Is the money I made from a home sale taxable?

Modified on Wed, 01 Feb 2023 at 07:54 PM

If you sold your home for more than what you originally paid for it, then you made a profit (or what the IRS calls a "capital gain"). However, unlike the capital gains involved with stocks or other securities, this profit is not taxable. Thanks to the Taxpayer Relief Act of 1997, the majority of homeowners are exempt from paying taxes on the money they made from the sale of their house if they qualify for a Section 121 exclusion.

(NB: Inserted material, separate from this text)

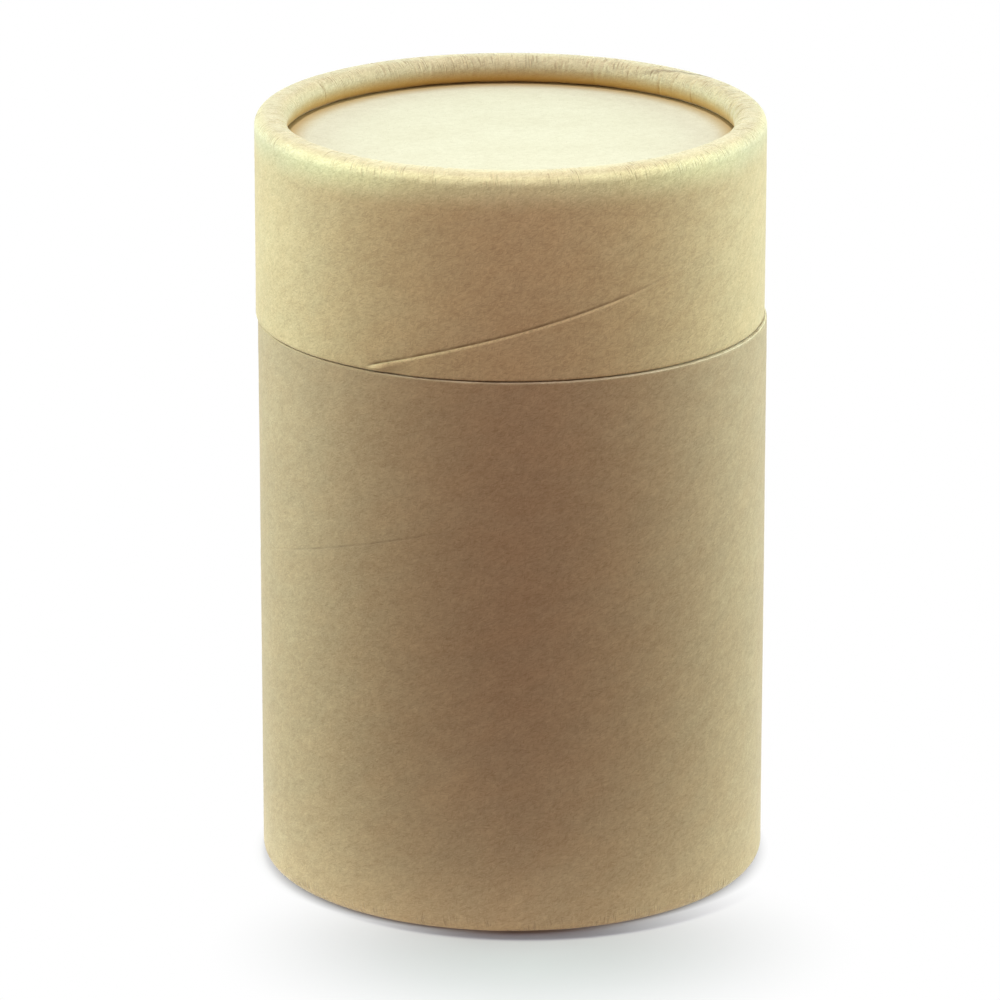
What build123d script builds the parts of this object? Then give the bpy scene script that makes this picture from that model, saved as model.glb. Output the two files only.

What is a Section 121 Exclusion?

Section 121 Exclusion is an IRS rule that allows you to exclude up to: 

  • $250,000 if you're a single filer
  • $500,000 if you file a joint return

To be eligible, you have to pass the ownership and use test. To summarize, a homeowner must have owned the home and used it as their primary residence for at least 24 months out of the previous 60 months relative to the date of sale. A few important details to note: 

  • The 24 months do not necessarily have to be consecutive (such as the case with people who travel for work or temporarily live in another state).
  • The capital gains exclusion can only be used once every two years.
  • If you or your spouse are on qualified official extended duty in the Uniformed Services, the Foreign Service, or the intelligence community, then the five-year requirement may be extended to 10 years.

In general, an investment property that was purchased for receiving rental income would not qualify since it was not the owner’s primary residence.

What If My Gains Exceed the Exclusion?

If you happen to sell your home and make a profit for more than these exclusion limits, then capital gains taxes will apply. To calculate how much is owed, use IRS Form 1040 Schedule D: Capital Gains and Losses and Form 8949, Sales and Other Dispositions of Capital Assets.